The Armenian Apostolic Church is so designated as the first to bring Christianity to Armenia were Saints Bartholomew and Thaddeus, two of the apostles, the followers of Christ. In the late 3rd century, Saint Gregory the Illuminator was imprisoned for 13 years by the king for evangelizing. He was released when the king was sick and Saint Gregory's prayers healed him. The king therefore declared Christianity the state religion in 301 and Gregory became the first head if the church, the Catholicos. To enforce the state religion, all pagan temples were destroyed (except for Garni, infra) and churches built on them. However, to make the new religion more palatable, some pagan ritual was incorporated. This included animal sacrifice which is still practiced today. To what extent we do not know, but we saw this sheep being led out of the church where it was possibly blessed for ritual sacrifice.

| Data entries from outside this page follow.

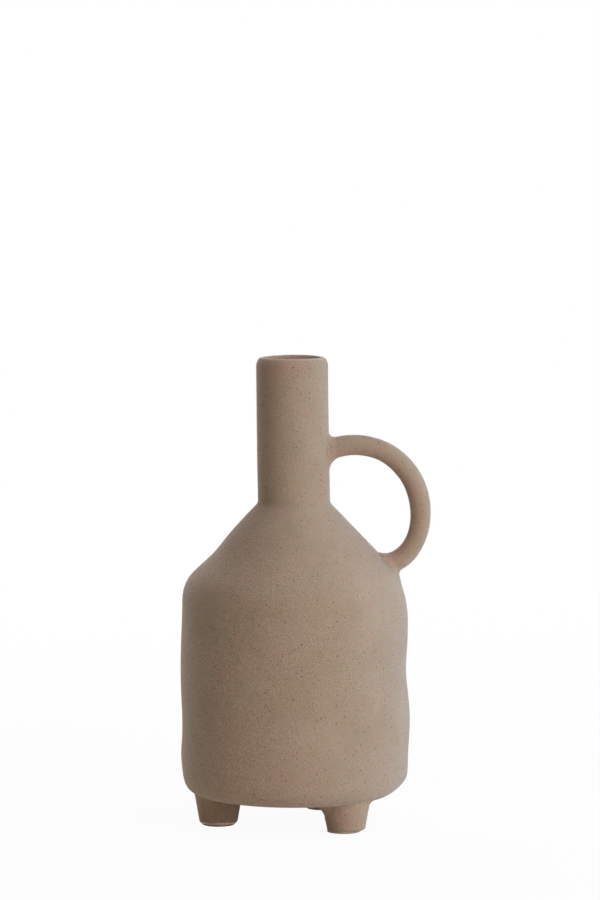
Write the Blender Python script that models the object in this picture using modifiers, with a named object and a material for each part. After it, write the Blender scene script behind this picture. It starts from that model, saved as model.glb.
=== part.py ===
"""A hand-built bottle vase on three feet, with a ring handle: eight clay pieces luted together.

The vessel is a pressed floor, a rolled wall, a coned shoulder and a neck. The handle is a coil bent
to a ring, and the feet are tapered pegs. Their ends are spread a little and pressed on to the
vessel, so each is cut to the vessel's own skin. Every piece follows the same small swells and
dents that the maker's hands left, so the seams stay shut all the way round.
Lengths are in metres, +Z is up, the handle points to +X, and the feet stand at height zero.
"""

import math
from collections import namedtuple

import bmesh
import bpy
from mathutils import Vector
from mathutils.geometry import intersect_line_sphere_2d

# Heights, stacked from the floor up
FOOT_HEIGHT = 0.0190
BODY_HEIGHT = 0.1348
SHOULDER_RISE = 0.0525
NECK_LENGTH = 0.0937

# The vessel's outline
BODY_RADIUS = 0.0728
NECK_RADIUS = 0.0231
BASE_ROUND = 0.0125
SHOULDER_ROUND = 0.0250
CREASE_ROUND = 0.0030
LIP_HEIGHT = 0.0058

# Clay thicknesses
FLOOR_THICKNESS = 0.0070
WALL_THICKNESS = 0.0058
NECK_THICKNESS = 0.0055

# The gap at every seam, and the bevel of the vessel's seams, which rise inwards to shed water
SEAM_GAP = 0.0003
SEAM_RISE = 0.0030
BASE_SEAM_ABOVE_ROUND = 0.0060
SHOULDER_SEAM_BELOW_ROUND = 0.0030

# The ring handle: its centre is measured from the neck's wall and from the neck's root
RING_RADIUS = 0.0430
COIL_RADIUS = 0.0065
RING_CENTRE_OUT = 0.0146
RING_CENTRE_BELOW = 0.0058
HANDLE_SPREAD = 0.0026
HANDLE_SPREAD_LENGTH = 0.0080

# The three feet, by bearing in degrees: set by eye at about a third of a turn from each other, on a
# circle inside the body's wall
FEET = {"foot_left": 195, "foot_right": 310, "foot_rear": 69.5}
FOOT_INSET = 0.0220
FOOT_SOLE_RADIUS = 0.0101
FOOT_BEVEL = 0.0022
FOOT_TOP_RADIUS = 0.0152
FOOT_SPREAD = 0.0030
FOOT_SPREAD_DEGREES = 60

# How far a pressed-on piece reaches into the vessel's skin before it is trimmed to it
TRIM_DEPTH = 0.0015

# How far the neck's lip leans away from the handle
NECK_LEAN = 0.0017

# Facets
TURN_STEPS = 60
WALL_STEP = 0.0130
CORNER_STEPS = 5
LIP_STEPS = 6
COIL_RESOLUTION = 8
RING_STEP_DEGREES = 5.0
FOOT_STEPS = 24
SMOOTH_UNDER_DEGREES = 40

# Colours of the clay, linear: as it is fired, and where the soles were wiped
STONEWARE = (0.330, 0.245, 0.180, 1.0)
BARE_CLAY = (0.340, 0.205, 0.150, 1.0)
CLAY_ROUGHNESS = 0.92

underside_z = FOOT_HEIGHT
shoulder_z = underside_z + BODY_HEIGHT
neck_root_z = shoulder_z + SHOULDER_RISE
lip_z = neck_root_z + NECK_LENGTH
ring_centre = Vector((NECK_RADIUS + RING_CENTRE_OUT, neck_root_z - RING_CENTRE_BELOW))

# Swells (+) and dents (-) that the maker's hands left in the vessel: the height and the bearing in
# degrees of each, its reach up and down, its spread in degrees round the vessel, and its depth
Touch = namedtuple("Touch", "height bearing reach spread depth")
TOUCHES = (
    Touch(underside_z + 0.003, 0, 0.007, 60, -0.0030),
    Touch(underside_z + 0.009, 180, 0.007, 50, -0.0008),
    Touch(underside_z + 0.001, 180, 0.005, 50, 0.0007),
    Touch(underside_z + 0.045, 180, 0.015, 50, -0.0004),
    Touch(underside_z + 0.047, 0, 0.018, 50, 0.0013),
    Touch(underside_z + 0.080, 0, 0.015, 55, -0.0013),
    Touch(underside_z + 0.080, 180, 0.026, 60, 0.0006),
    Touch(underside_z + 0.060, 275, 0.026, 45, -0.0005),
    Touch(underside_z + 0.042, 110, 0.026, 50, 0.0006),
    Touch(underside_z + 0.098, 80, 0.028, 50, -0.0006),
    Touch(shoulder_z - 0.002, 0, 0.012, 45, -0.0020),
    Touch(shoulder_z - 0.010, 180, 0.018, 50, -0.0006),
    Touch(shoulder_z + 0.020, 180, 0.009, 60, -0.0017),
    Touch(shoulder_z + 0.040, 180, 0.010, 60, 0.0003),
)

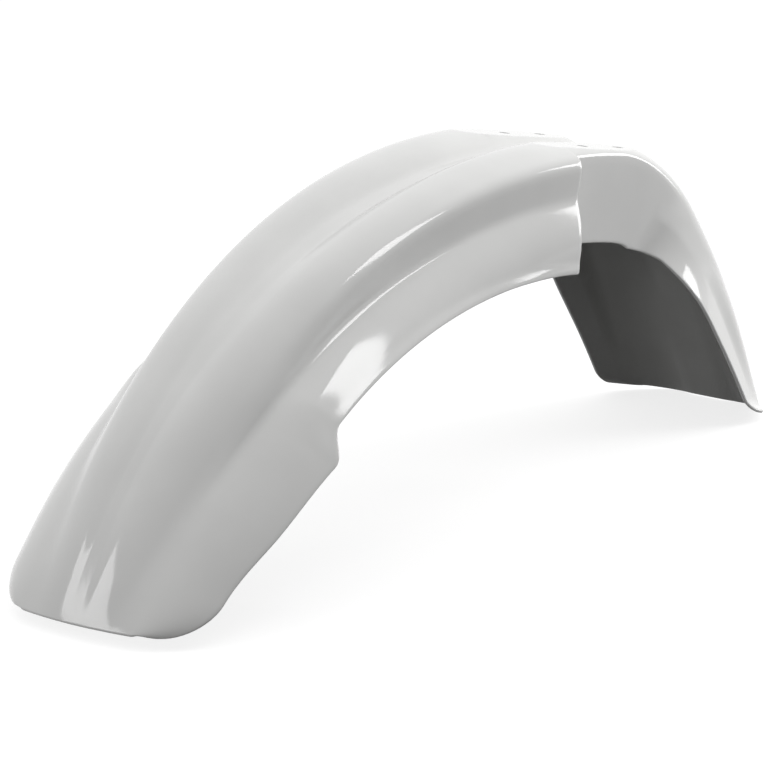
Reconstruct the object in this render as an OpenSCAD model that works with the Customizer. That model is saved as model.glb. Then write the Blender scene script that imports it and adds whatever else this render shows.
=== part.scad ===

Our main stop is at the Hagphat Monastery, perched above the industrial town of Yesayan. The monastery was built in the 10th century.
It has very thick walls to resist earthquakes. Also, the main church has clever interlocking blocks.
Everything is beautifully carved.
.
YeSayan has a seven-hundred-year-old bridge.
Lunch was at the home of a couple who belonged to a sect (name unknown) that separated from the Russian Orthodox Church. They split over issues like icons. They resemble the Amish in their rejection of modern technology. Our host had the only TV in the community. We were not allowed to take pictures lest they end up on the internet.
The meal was a cup of tea, meat borscht, and compote ( sweet fruit juice). On the table were the usual salad, bread stuffed with cabbage and carrots and fried potato bread.
Dinner was a stuffed baked lavash stuffed with beef and chicken. We had a lecture from Boris, a local archaeologist who is excavating a site we will visit. He found evidence of cannabalistic offerings. More on this when we visit Areni.